▶ [Supplied information]:
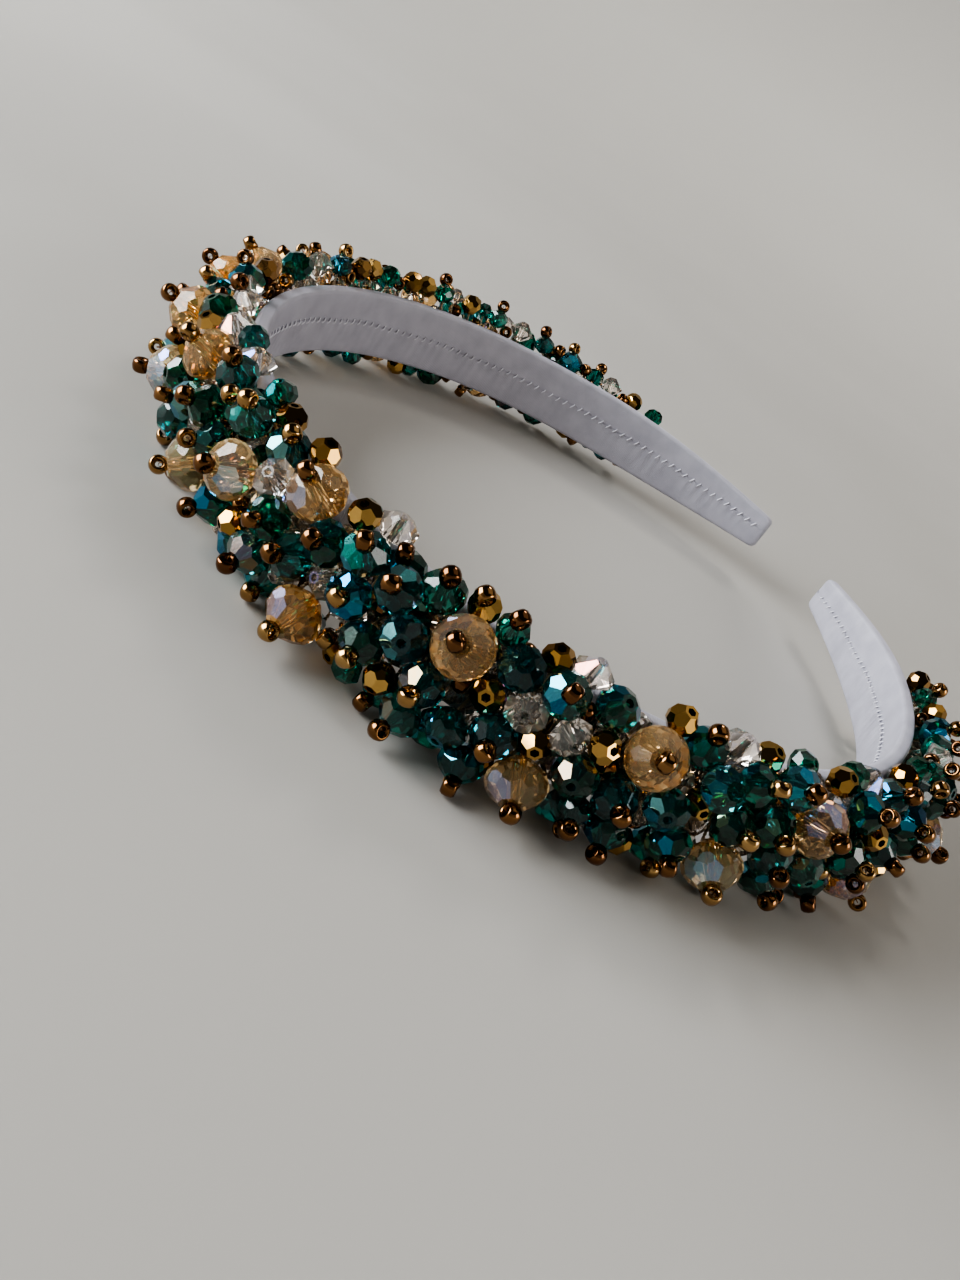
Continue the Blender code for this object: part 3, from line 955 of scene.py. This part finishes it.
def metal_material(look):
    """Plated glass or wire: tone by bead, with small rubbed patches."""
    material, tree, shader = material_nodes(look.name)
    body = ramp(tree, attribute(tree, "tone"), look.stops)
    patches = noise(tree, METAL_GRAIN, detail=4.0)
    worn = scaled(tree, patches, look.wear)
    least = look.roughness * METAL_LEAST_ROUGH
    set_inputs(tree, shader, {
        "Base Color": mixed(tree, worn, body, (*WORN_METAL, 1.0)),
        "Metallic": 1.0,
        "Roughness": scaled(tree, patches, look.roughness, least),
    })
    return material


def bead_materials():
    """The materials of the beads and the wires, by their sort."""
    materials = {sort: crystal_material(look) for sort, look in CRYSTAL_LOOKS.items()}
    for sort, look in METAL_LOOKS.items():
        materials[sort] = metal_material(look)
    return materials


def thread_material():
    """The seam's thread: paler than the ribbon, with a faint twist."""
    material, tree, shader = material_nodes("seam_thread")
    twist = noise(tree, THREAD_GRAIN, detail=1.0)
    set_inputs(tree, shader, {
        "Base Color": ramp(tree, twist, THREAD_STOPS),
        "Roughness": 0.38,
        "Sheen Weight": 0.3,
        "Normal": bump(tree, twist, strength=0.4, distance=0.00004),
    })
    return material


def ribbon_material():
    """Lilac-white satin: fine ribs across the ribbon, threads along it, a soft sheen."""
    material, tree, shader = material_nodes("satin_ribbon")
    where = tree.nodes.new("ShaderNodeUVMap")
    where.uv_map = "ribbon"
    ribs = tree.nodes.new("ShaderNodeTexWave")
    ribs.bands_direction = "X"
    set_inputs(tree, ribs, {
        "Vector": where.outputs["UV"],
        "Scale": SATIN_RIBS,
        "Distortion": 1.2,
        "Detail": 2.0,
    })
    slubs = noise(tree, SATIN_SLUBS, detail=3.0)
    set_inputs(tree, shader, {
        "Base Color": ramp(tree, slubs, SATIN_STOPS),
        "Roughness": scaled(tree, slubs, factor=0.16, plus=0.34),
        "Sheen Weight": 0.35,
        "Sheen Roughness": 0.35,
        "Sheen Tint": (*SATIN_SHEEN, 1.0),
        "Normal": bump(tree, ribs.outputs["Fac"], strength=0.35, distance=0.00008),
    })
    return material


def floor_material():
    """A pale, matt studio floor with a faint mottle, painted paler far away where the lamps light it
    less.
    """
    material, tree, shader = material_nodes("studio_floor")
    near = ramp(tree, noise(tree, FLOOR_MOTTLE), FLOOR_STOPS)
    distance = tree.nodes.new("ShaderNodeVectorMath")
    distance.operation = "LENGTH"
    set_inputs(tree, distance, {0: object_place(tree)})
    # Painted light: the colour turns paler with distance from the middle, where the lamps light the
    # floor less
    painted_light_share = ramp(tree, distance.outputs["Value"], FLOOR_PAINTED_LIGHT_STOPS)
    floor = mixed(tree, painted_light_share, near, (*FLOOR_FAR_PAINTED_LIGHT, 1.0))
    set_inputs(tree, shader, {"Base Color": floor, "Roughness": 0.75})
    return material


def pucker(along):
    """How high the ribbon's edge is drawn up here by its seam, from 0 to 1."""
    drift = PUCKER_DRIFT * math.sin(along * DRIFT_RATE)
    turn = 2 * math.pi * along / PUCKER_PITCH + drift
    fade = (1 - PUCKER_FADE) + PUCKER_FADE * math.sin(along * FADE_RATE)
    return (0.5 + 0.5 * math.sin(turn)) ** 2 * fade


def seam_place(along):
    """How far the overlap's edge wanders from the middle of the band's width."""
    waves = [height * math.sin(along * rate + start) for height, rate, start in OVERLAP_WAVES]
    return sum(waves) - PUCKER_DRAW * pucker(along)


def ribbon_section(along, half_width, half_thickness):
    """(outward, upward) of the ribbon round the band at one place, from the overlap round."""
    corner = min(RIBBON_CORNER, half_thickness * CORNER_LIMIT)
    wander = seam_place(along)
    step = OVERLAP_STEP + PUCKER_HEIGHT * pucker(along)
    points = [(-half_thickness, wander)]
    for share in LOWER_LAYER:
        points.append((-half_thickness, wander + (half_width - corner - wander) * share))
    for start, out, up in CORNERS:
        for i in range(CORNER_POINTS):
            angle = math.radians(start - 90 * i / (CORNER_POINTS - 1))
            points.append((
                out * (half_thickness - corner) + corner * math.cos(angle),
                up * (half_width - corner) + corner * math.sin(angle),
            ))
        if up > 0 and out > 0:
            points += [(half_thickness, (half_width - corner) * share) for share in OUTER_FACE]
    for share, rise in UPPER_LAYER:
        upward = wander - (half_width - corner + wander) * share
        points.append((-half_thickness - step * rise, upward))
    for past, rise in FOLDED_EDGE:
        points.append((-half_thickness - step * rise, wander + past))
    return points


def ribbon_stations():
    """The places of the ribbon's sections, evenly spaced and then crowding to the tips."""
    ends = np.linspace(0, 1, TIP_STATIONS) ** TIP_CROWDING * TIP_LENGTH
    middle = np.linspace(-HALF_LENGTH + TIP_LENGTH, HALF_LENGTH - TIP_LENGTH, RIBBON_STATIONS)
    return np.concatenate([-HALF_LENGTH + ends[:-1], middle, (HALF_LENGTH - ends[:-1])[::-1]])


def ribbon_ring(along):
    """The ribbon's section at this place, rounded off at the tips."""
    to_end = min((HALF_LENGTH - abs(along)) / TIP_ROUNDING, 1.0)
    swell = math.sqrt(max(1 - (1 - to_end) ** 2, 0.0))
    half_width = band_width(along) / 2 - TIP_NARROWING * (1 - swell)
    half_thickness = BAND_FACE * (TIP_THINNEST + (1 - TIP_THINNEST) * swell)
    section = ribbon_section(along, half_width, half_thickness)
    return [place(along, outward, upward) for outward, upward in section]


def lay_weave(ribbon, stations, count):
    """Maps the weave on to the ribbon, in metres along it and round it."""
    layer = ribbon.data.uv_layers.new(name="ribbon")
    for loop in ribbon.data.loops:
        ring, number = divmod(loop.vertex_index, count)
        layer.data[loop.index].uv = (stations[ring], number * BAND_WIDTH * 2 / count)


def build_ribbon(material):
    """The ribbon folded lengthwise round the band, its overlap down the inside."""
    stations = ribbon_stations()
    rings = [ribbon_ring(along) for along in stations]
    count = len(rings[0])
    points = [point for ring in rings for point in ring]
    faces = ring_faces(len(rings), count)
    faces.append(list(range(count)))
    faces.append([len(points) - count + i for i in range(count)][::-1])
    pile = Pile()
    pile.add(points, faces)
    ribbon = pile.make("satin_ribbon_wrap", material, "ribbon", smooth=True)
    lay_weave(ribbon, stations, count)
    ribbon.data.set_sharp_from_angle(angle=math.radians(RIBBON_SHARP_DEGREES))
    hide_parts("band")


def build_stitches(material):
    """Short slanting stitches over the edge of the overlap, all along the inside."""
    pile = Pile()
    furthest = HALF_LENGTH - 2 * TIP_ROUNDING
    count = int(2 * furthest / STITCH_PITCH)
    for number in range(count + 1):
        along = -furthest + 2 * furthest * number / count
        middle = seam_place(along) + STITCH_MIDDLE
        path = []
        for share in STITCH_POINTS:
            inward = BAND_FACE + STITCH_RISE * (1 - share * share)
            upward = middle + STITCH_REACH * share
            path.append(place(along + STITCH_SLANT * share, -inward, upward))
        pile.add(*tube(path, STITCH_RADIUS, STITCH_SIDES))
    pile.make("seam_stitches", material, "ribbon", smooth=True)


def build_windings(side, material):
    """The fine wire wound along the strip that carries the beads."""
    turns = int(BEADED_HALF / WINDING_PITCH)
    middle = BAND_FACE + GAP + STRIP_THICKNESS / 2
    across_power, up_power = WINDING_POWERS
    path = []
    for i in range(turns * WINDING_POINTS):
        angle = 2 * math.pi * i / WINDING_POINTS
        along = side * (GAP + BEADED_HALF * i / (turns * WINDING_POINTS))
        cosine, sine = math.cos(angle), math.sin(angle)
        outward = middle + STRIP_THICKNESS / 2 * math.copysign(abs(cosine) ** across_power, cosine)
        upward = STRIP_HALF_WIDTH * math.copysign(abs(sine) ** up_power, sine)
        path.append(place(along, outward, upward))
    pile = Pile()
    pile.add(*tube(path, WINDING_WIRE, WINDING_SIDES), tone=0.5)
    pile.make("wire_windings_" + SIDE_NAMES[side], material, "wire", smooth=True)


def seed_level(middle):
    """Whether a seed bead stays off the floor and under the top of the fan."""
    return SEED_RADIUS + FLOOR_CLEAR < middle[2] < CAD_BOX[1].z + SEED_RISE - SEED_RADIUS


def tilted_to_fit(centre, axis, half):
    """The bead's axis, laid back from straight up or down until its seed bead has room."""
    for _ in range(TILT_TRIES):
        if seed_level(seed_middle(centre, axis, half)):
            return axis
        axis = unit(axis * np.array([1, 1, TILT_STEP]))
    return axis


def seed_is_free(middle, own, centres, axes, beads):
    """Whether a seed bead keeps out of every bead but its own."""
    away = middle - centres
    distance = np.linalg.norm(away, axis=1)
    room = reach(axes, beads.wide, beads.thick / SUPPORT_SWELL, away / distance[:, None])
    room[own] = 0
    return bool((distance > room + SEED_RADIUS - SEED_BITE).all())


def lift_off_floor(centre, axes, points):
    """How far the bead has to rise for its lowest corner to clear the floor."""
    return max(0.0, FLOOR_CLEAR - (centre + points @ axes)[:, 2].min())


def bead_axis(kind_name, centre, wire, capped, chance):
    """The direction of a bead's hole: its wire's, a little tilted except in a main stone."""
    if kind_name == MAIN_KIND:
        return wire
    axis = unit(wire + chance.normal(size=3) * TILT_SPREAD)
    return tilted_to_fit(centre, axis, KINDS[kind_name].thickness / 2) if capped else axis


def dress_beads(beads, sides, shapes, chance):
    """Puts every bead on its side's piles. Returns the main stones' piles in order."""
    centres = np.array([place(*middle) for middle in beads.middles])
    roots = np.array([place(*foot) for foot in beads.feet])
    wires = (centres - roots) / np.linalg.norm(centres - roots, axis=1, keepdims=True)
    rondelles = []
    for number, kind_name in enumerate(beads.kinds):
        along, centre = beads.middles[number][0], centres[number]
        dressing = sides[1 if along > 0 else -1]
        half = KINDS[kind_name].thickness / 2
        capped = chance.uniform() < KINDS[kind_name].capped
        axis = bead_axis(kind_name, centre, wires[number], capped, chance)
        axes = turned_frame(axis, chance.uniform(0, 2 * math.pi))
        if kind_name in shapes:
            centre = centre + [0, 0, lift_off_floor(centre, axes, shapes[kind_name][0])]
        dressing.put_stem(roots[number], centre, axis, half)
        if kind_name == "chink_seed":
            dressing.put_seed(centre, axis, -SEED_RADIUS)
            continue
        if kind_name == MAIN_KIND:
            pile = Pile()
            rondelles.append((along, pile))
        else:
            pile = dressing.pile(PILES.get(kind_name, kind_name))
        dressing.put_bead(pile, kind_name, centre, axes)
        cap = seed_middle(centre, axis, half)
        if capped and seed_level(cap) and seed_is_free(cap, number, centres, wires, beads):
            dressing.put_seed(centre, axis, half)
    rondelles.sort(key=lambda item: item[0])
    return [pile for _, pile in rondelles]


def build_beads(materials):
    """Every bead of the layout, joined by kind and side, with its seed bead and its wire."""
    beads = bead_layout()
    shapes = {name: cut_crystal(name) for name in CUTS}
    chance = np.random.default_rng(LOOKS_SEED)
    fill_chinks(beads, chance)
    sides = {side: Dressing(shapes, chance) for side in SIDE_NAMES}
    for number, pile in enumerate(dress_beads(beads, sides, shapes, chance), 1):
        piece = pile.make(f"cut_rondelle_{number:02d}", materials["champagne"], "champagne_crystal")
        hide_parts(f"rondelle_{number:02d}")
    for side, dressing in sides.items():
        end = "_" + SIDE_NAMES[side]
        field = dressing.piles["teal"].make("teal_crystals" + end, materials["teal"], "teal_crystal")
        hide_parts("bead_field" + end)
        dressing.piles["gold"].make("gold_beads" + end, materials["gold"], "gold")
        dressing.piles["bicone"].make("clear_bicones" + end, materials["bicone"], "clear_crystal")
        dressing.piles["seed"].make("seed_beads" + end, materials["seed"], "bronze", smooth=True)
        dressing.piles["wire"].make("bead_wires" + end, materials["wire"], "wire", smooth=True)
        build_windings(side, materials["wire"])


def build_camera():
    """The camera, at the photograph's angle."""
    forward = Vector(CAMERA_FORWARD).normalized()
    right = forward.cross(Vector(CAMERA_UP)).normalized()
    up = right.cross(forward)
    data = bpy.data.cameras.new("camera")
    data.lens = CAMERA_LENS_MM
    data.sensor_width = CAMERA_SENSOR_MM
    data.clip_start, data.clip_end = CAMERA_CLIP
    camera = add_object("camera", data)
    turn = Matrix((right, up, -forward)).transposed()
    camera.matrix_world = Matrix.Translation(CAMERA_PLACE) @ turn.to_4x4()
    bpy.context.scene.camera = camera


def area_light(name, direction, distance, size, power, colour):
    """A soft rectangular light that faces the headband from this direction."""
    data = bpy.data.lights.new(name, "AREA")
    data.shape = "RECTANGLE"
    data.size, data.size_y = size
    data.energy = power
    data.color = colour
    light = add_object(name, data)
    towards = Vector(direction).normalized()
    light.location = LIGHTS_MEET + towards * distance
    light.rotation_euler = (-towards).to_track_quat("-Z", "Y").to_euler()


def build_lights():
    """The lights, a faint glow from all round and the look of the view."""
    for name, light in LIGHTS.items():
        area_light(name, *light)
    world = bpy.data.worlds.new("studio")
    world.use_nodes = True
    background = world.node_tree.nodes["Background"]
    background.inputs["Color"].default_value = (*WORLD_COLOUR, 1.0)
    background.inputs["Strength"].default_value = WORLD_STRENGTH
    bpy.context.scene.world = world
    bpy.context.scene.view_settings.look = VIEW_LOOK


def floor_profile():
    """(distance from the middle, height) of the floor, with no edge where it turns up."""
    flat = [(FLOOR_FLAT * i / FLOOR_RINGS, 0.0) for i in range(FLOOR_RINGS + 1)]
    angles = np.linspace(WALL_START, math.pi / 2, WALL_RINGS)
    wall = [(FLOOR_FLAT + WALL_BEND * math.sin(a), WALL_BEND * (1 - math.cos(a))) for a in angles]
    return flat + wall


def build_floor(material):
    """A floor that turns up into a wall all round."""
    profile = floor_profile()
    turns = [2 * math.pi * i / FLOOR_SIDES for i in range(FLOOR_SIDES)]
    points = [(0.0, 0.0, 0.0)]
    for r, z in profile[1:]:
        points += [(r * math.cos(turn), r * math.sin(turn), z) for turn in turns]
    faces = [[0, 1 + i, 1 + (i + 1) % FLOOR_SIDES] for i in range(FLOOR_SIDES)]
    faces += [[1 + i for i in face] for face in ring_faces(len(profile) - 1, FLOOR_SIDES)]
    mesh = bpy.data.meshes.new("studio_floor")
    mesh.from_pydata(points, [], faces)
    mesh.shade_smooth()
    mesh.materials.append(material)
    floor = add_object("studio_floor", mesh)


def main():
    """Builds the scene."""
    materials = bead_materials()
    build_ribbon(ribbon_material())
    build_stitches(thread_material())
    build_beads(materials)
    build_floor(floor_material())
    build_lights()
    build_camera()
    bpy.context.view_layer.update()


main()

▶ [What the task requires]:
Locate each line containing the string "scene" and show it.

▶ [Expected answer]:
Continue the Blender code for this object: part 3, from line 955 of scene.py. This part finishes it.
    bpy.context.scene.camera = camera
    bpy.context.scene.world = world
    bpy.context.scene.view_settings.look = VIEW_LOOK
    """Builds the scene."""